Check every line below for the word "part" and show those that hold it.

— start —

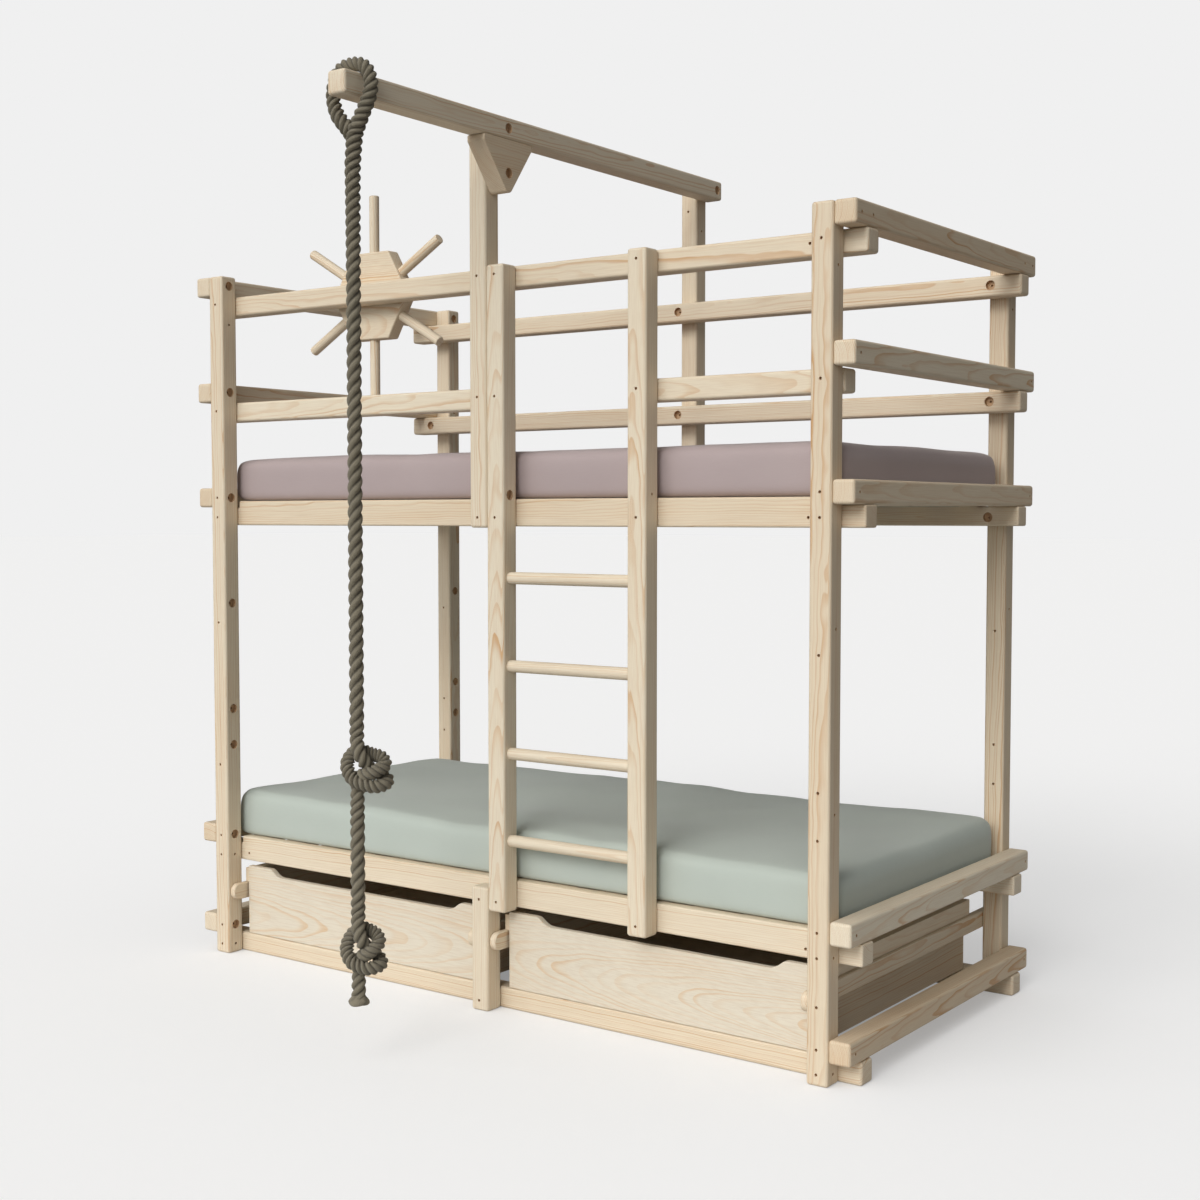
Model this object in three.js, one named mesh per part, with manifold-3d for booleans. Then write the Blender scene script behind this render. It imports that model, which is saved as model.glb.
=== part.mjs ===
// Bunk bed of square timber: two bunks, ladder, swing beam with a climbing rope,
// a steering wheel on the top guard rail and two drawers under the lower bunk.
// Millimetres, +Z up, X along the bed, the ladder side faces -Y.
import * as THREE from 'three';
import { mergeVertices } from 'three/addons/utils/BufferGeometryUtils.js';
import Module from 'manifold-3d';

const wasm = await Module();
wasm.setup();

// ---------------------------------------------------------------- dimensions
const SEC = 55;                 // side of the square timber
const GAP = 0.3;                // clearance between touching pieces
const CH = 4;                   // chamfer on the long edges of the timber
const LEN = 2017;               // length over the corner posts
const DEP = 1037.5;             // depth over the corner posts
const TOP_H = 1963;             // height of the corner posts
const FRONT_Y = SEC + GAP;      // front face of the front long rails
const BACK_Y = DEP - 2 * SEC - GAP; // front face of the back long rails
const LEFT_OUT = 56;            // how far the long rails stand out past the left posts
const RIGHT_OUT = 57;           // and past the right posts
const MID_OUT = 3;              // the middle front rail is cut almost flush

// heights of the five levels: top of the long rail, on which the end rail lies
const Z_BOTTOM = 55;
const Z_LOW = 321.3;
const Z_BED = 1301.3;
const Z_MID = 1604;
const Z_TOPR = 1907.7;
const SIDE_EXTRA = 18.3;        // the side rails stand this much higher between the posts
const SIDE_H = 51.7;            // and are this high at their ends
const SLAT_T = 18;              // slat thickness, let into the side rails
const SLAT_W = 70;
const SLAT_N = 14;
const REBATE_W = 25;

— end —

## Result of the exercise
Model this object in three.js, one named mesh per part, with manifold-3d for booleans. Then write the Blender scene script behind this render. It imports that model, which is saved as model.glb.
=== part.mjs ===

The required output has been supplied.